De cilinder en de schuifkast zijn met houten latten geïsoleerd. De latten zijn aan de einden afgewerkt met messing strips en bolkopschroeven. 't Ziet er mooi uit; maar deze bouwwijze geeft beslist niet de hoogst mogelijke graad van isolatie.
De pakkingdrukker op de stopbus (dit is de doorvoer van de zuigerstang in het voorste cilinderdeksel) is opvallend groot, en bovendien voorzien van drie bouten. Een wat ouderwets aandoende constructie; moeilijk goed lekvrij en wrijvingsarm te maken.
De kruishoofdgeleiding bestaat uit open rechte leibanen aan weerszijden van de zuigerstangkop. De kruishoofdpen is aan beide (taps toelopende) uiteinden voorzien van een slof, die tussen een onder- en een bovenbaan glijdt. Dergelijke in 1900 feitelijk al verouderde constructies vragen relatief veel stelwerk; ze zijn bovendien gevoelig voor vervuiling en moeten ruim gesmeerd worden. In het midden van elke bovenbaan zie je een stevige Stauffer-smeerpot.

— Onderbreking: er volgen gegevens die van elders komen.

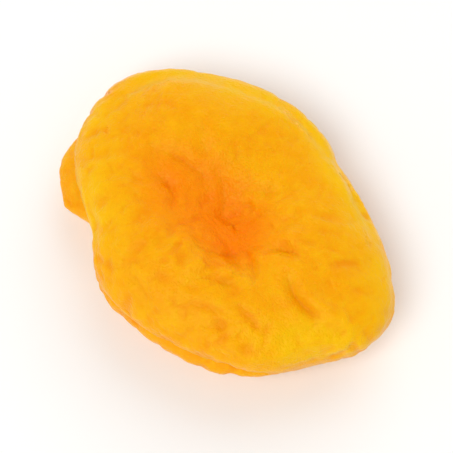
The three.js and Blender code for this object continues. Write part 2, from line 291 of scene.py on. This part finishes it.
def crease_depth(x, y, fold):
    """A narrow crease along a fold's line: exp(-l^4 - a) with a rounded bottom, where a is the way across."""
    along, across = place_on_fold(x, y, fold)
    across = across / (CREASE["width"] * fold["width"])
    rounded = np.sqrt(across * across + CREASE["rounding"])
    return CREASE["depth"] * fold["depth"] * np.exp(-(along ** 4) - rounded)


def make_folds(kind, place):
    """One kind of fold, repeated round the fruit; place gives the middle for an angle and a reach."""
    folds = []
    for i in range(kind["count"]):
        turn = (i + draw(*kind["shift"])) / kind["count"]
        x, y = place(turn * TAU, draw(*kind["reach"]))
        folds.append(dict(
            turn=turn, x=x, y=y,
            heading=(turn * TAU if kind["radial"] else 0) + draw(*kind["heading"]),
            half=draw(*kind["half"]),
            width=kind["width"] * draw(*kind["widths"]),
            depth=kind["depth"] * draw(*kind["depths"]),
            bow=draw(*kind["bow"]),
        ))
    return folds


def on_bowl_wall(side, reach):
    """The point of the bowl's wall on one side."""
    return (BOWL["x"] + reach * BOWL["half_length"] * math.cos(side),
            BOWL["y"] + reach * BOWL["half_width"] * math.sin(side))


def on_rim(side, reach):
    """Rim folds have the distance round the rim from their own middle as x, and the height on it as y."""
    return 0, reach


def on_belly(side, reach):
    """The point of the lower cheek on one side."""
    return reach * math.cos(side), BELLY_OVAL * reach * math.sin(side)


# ---- The skin -----------------------------------------------------------------------------------

def sink_reach(sink, x, y):
    """How far out a point lies from a sink's middle, 1 halfway down its wall, with rounded corners."""
    dx, dy = x - sink["x"], y - sink["y"]
    c, s = math.cos(sink["turn"]), math.sin(sink["turn"])
    a = (dx * c + dy * s) / sink["half_length"]
    b = (dy * c - dx * s) / sink["half_width"]
    return np.hypot(a, b) * (1 + sink["corner_size"] * np.cos(sink["corners"] * np.arctan2(b, a)))


def sink_depth(sink, x, y):
    """How deep the skin sinks: depth times exp(-reach^power)."""
    return sink["depth"] * np.exp(-(sink_reach(sink, x, y) ** sink["power"]))


def rim_band(band, turn, up):
    """A soft band along the rim, about one level of its height, which it sways over and under."""
    level = band["level"] + band["sway"] * np.sin(band["bends"] * turn * TAU)
    return np.exp(-(((up - level) / band["width"]) ** 2))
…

De drijfstang heeft een scheepskop ("marine strap end") en is derhalve volledig nastelbaar. Dat gebeurde met een tweetal stelwiggen, die je aan de bovenzijde uit de kop ziet steken, net achter de smeerpot. De kruk is van het schijftype en dus niet gebalanceerd. Opnieuw een indicatie dat de machine niet erg snel liep. Opnieuw ook een wat ouderwetse constructie.
De bedplaat is universeel, dat wil zeggen, hij is zowel geschikt voor linker als voor rechter machines. Het hoofdlager is hier aan de rechterzijde gemonteerd en de hoofdas steekt naar rechts uit de machine. Het hoofdlager kon even goed aan de linkerzijde worden gezet, waarbij dan de hoofdas naar links uitstak. Het montagevlak (inclusief stelnokken) is al kant en klaar bewerkt op het bed aanwezig. De boutgaten zijn echter netjes afgestopt. Er ligt een steeksleutel links voor op de bedplaat, net bij de hoofdas. Slordig!

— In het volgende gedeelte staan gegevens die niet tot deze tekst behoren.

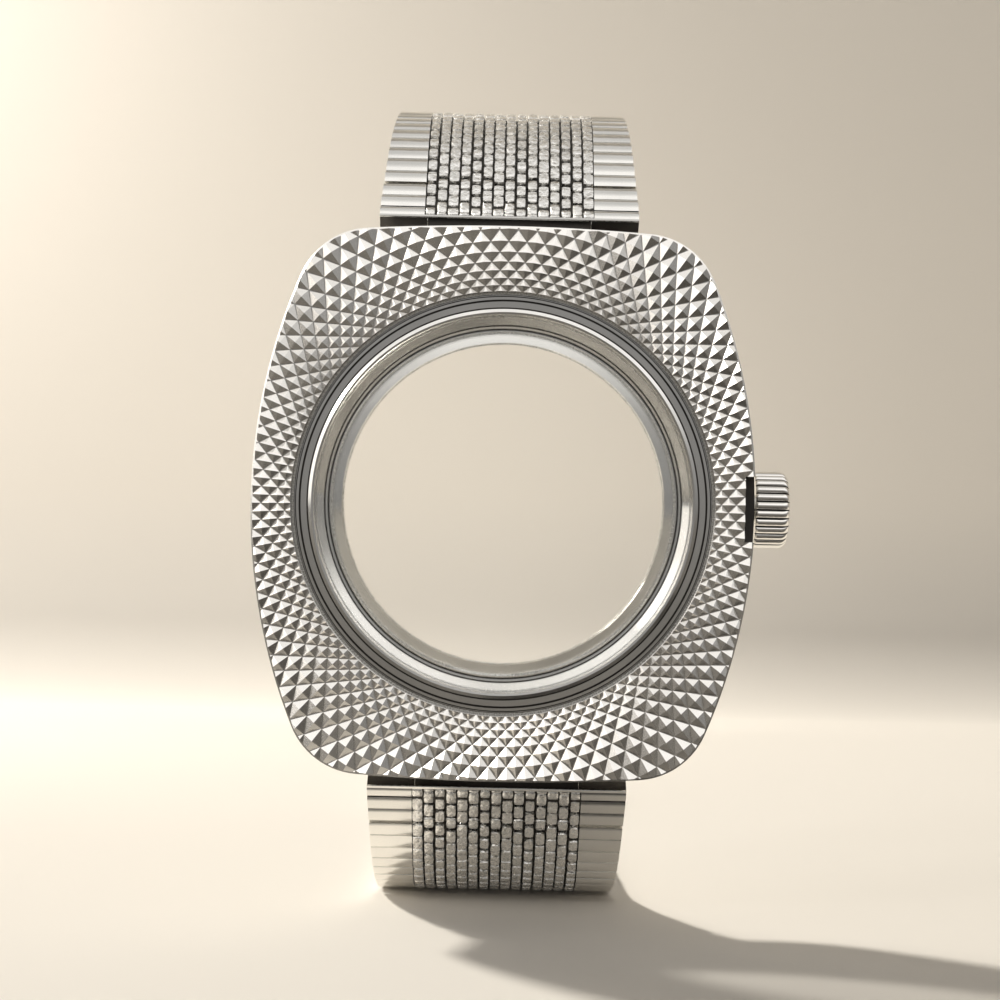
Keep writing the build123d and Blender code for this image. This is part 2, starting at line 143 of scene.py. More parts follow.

Het vliegwiel heeft aan de binnenzijde van de velg schuine tanden. Die dienen voor het met de hand tornen. Je gebruikt daarvoor een lange hefboom met een simpel palmechaniek. Deze is juist naast het wiel opgesteld, helemaal rechts (dus buiten de foto). Uit de stand van de tanden blijkt, dat de machine "rechtsdraaiend" is, met andere woorden, wanneer je van de kruk naar het vliegwiel kijkt, draait de as met de wijzers van de klok mee. Dit is de gebruikelijke draairichting.
Op het vliegwiel zien we een smal riempje, naar boven lopend. Ik denk dat er nog een tweede riem opligt, zwaarder en breder dan de eerste, die naar rechts (dus naar voren) loopt. Deze zwaardere riem is in de foto niet te zien. De riem naar boven, zo vermoed ik, drijft een hulp- of veldgenerator; de andere, zwaardere, riem drijft de eigenlijke draaistroomgenerator. De hulpgenerator wekt de stroom op voor de bekrachtiging van de hoofdgenerator. Er valt over deze sectie niet veel te zeggen; ze is immers geheel onzichtbaar op de foto. Gezien het machinetoerental (80-100 opm) ligt een tweetraps-aandrijving van de generatoren voor de hand. Die moeten immers minstens 750 opm draaien (bij 50 Hz). Een overbrenging van 750 op 80-100 kan niet makkelijk in één stap gerealiseerd worden met een riem.
Waarom verwacht ik dat de machine elektriciteit opwekt? Wel, het ligt gezien de foto niet erg voor de hand, dat de stoommachine een drijfassensysteem aandrijft. Je verwacht zo'n drijfassensysteem immers dicht onder het plafond, maar daarvoor is het naar boven lopende riempje echt te licht. Het zou natuurlijk wel mogelijk zijn, dat er sprake is van een horizontale riem en een ondergronds drijfwerk, zoals je dat in houtzagerijen wel tegenkwam. Erg voor de hand liggend is dit niet.